Right, yeah. So I stepped away from that, including for installing comm sniffers, because it's just a pain to make sure all the possible "you got interrupted" cases are handled exactly right in the code. And it takes away from the immediacy of being able to do something. So, yeah, a cooldown makes a bit less sense, but it's *roughly* the same thing, with an added benefit that it doesn't bother you at all unless you're repeating the action.
This feels like it’s the end for the Tri-Tachyon. I can see many a player launching targeted raids at industrial centers with the aim of stealing production chips for high tech ships and the advanced nanoforges that the Tri-Tachyon are bound to have, as the sectors most technologically advanced faction.
Question, is there a limited number of chips in the sector, or will the factions keep spawning new production chips for their ships and weapons.
I ask as situation 1: could lead to a situation where the factions are attritioned to death, each raid reducing their ability to mount in space defenses and making it easier for fleets mostly carrying ground troops to make it to their targets.
Even in situation 2 that slow death as the ability for a market to produce ships to protect itself is slowly reduced as each raid takes more chips than can be replaced in the intervening time. Not to mention situation 2 guarantees everyone paragons and astrals on demand.
(I think maybe there's an assumption that factions engage in these sorts of raids all the time? That's not the case.)

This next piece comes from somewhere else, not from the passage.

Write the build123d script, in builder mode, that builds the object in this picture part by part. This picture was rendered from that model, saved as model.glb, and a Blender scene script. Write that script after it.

To answer your question, though - getting a blueprint doesn't take it away from the faction, but an item like a Nanoforge or an AI core *is* taken away from the colony that was using it. That could indeed do major damage to a faction. For example, if you take the Nanoforge from Chicomoztoc, that'll have a major (and probably permanent) effect on the quality of Hegemony ships. They're getting by with a 5-1-1 officer/ship quality/ship quantity doctrine largely on the back fo a pristine Nanoforge; take away that +50% ship quality and things get quite a lot worse. But, well, I like the idea that identifying and targeting a faction's weak point can produce this sort of result.